Já o deputado Luis Carlos Gomes (Republicanos-RJ) lembrou que o presidente Jair Bolsonaro, por meio da MP 1147/22, zerou as alíquotas PIS e Cofins para as atividades de transporte até 2026, sem que houvesse retorno para a sociedade com a economia das empresas.
O deputado Aureo Ribeiro (Solidariedade-RJ), por sua vez, salientou que um dos problemas relatados para a remarcação de passagens é o tempo de espera de até seis horas para conseguir contato com a companhia. Ele disse que apresentará requerimento de informação ao Tribunal de Contas da União (TCU) sobre a cobrança efetiva das multas aplicadas pela Anac às empresas aéreas.

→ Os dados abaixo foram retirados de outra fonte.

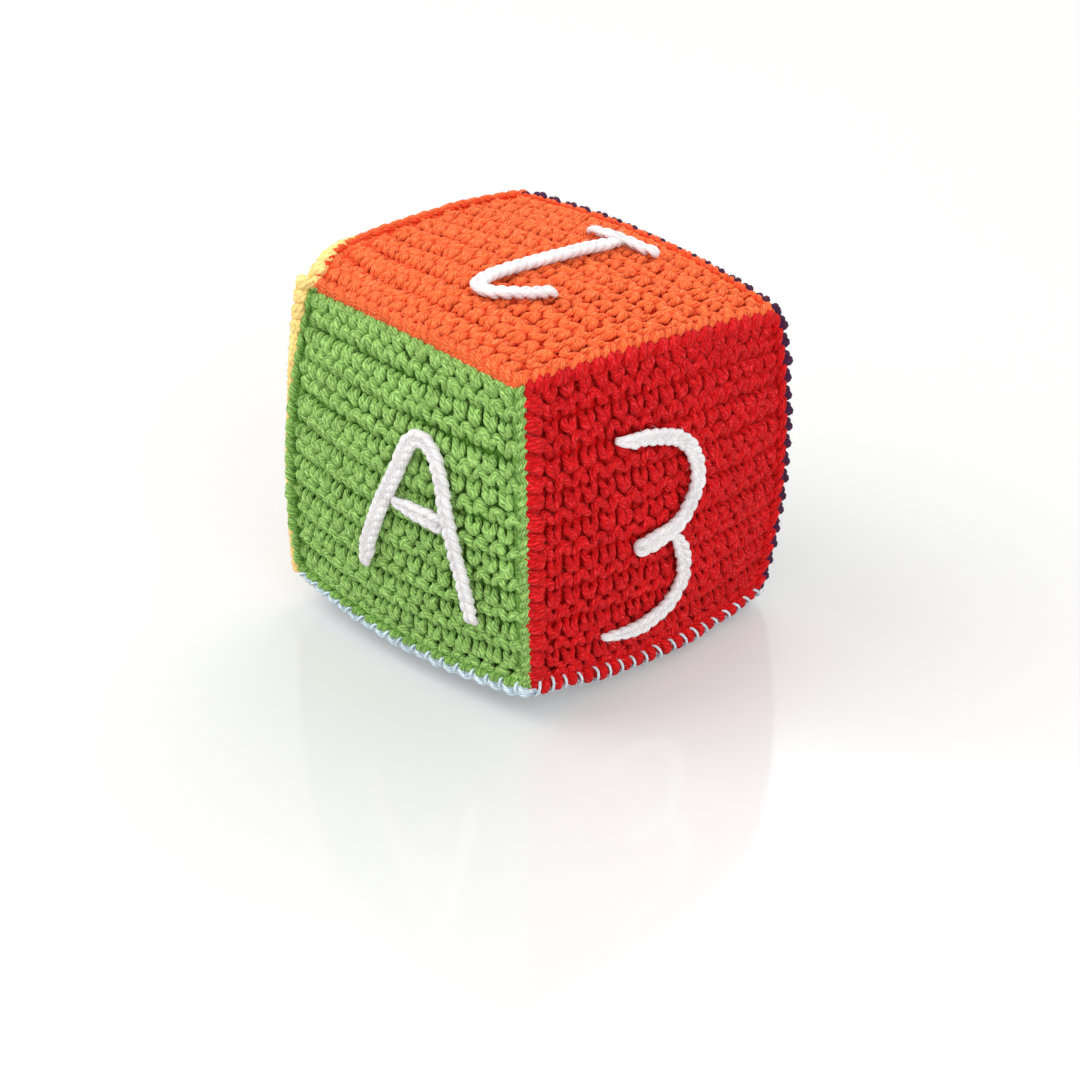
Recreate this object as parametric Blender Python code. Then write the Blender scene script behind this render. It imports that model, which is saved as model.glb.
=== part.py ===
"""Soft crocheted toy block: six crowned panels sewn round a fibre filling, with figures in chain cord.

Run in Blender 4.5. Lengths are in metres and +Z is up. The block rests on its light blue panel, and the
origin is on that panel's flat, under the middle of the block.
"""
import math

import bmesh
import bpy
import numpy as np

MM = 0.001

# Block: its six panels are equal squares, and the filling swells them outwards
PANEL_SIDE = 89.5 * MM  # from corner to corner of a panel, along its seam
SEAM_BOW = 2.9 * MM  # how far the middle of a seam stands out past its two corners
PANEL_CROWN = 2.5 * MM  # how far the middle of a panel stands out past the bows of its seams
REST_FLAT_DEPTH = 1.2 * MM  # how deep the floor presses the underside's crown flat
REST_SEARCH_SHARE = 0.5  # half width of the square in which the underside's lowest point is sought
REST_SEARCH_STEPS = 41
CLEARANCE = 0.3 * MM  # between pieces that touch

# Panel: crocheted fabric, its rows in pairs that stand up as bands with a groove between them
PANEL_THICKNESS = 3.0 * MM
BAND_GROOVE = 1.1 * MM
BAND_COUNT = 9
BAND_LINES = 3  # lines of corners in each band: its groove and its two shoulders
BAND_SHOULDER_SHARE = 0.24  # from the middle of a groove to the band's shoulder
PANEL_COLUMNS = 8

# Filling: a fibre cushion that fills the cover
FILLING_CLEARANCE = 0.5 * MM
FILLING_CUTS = 6

# Seams: whip stitches in yarn over the edges of two panels, one bump for each stitch
SEAM_RADIUS = 2.3 * MM
SEAM_SINK = 0.9 * MM  # how deep the middle of the seam lies below the edge of the block
SEAM_BUMP_RELIEF = 0.7 * MM
SEAM_LEAN = 1.0 * MM  # how far each stitch slants along the seam as it crosses over
SEAM_BUMPS = 16
SEAM_SIDES = 6
SEAM_END_SHARE = 1.25  # length of the plain mitred end, as a share of the radius
CORNER_STEP_SHARE = 0.05  # how far along a seam its direction at the corner is read, in half sides

# Figures: crocheted chain cord, sewn on flat
CORD_WIDTH = 5.2 * MM
CORD_HEIGHT = 2.6 * MM
CORD_SCALLOP = 0.5 * MM  # how far the cord draws in between two chain stitches
CORD_STITCH = 3.7 * MM
CORD_END_SHARE = 0.6
CORD_SECTION_SHARES = ((1.0, -0.1), (0.55, 1.0), (-0.55, 1.0), (-1.0, -0.1), (-0.75, -1.0), (0.75, -1.0))
CORD_TURN_STEPS = 12

# Outward normal, figure's right and figure's up of each panel
PANEL_FRAMES = {
    "green": ((0, -1, 0), (1, 0, 0), (0, 0, 1)),
    "red": ((1, 0, 0), (0, 1, 0), (0, 0, 1)),
    "orange": ((0, 0, 1), (-1, 0, 0), (0, -1, 0)),
    "yellow": ((-1, 0, 0), (0, -1, 0), (0, 0, 1)),
    "purple": ((0, 1, 0), (-1, 0, 0), (0, 0, 1)),
    "blue": ((0, 0, -1), (1, 0, 0), (0, -1, 0)),
}

# Sewn corners pull in or hang unevenly: each corner's shift, as shares of the panel's side
CORNER_SLACK_SHARES = {
    (-1, -1, 1): (0.057, 0.042, 0.008),
    (1, -1, 1): (-0.031, -0.023, 0.016),
    (1, 1, 1): (0.025, -0.007, -0.083),
    (-1, 1, 1): (0.006, -0.024, -0.002),
    (-1, -1, -1): (-0.016, -0.004, 0.030),
    (1, -1, -1): (-0.031, -0.003, 0.029),
    (1, 1, -1): (0.017, -0.025, -0.034),
}

# Each seam: the two panels that it joins and the colour of its yarn
SEAMS = (
    ("green", "orange", "orange"),
    ("red", "orange", "orange"),
    ("purple", "orange", "purple"),
    ("yellow", "orange", "orange"),
    ("green", "red", "green"),
    ("red", "purple", "purple"),
    ("purple", "yellow", "yellow"),
    ("yellow", "green", "yellow"),
    ("green", "blue", "blue"),
    ("red", "blue", "red"),
    ("purple", "blue", "purple"),
    ("yellow", "blue", "yellow"),
)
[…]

A deputada Antônia Lúcia (Republicanos-AC) apontou que os aplicativos das companhias não funcionam devidamente e defendeu a revisão da Resolução 400/16 da Anac.
Defesa da desregulamentação
O deputado Gilson Marques (Novo-SC) discordou das propostas dos outros parlamentares, como CPI, mais regulação e tabelamento de preços. “Quanto mais regulamentação, mais burocracia, mais se afasta novos players. Não vão vir novas empresas, mais empreendedores, quando o serviço é extremamente regulamentado, burocrático como já é no Brasil”, opinou.
Ele disse que novas regras e exigências tornariam o serviço mais custoso. “A única coisa que vai fazer com que o serviço seja melhor é fazermos o contrário: desregulamentar, facilitar, desburocratizar, não fazer uma série de exigências, para que o mercado seja mais livre e atrativo”, completou.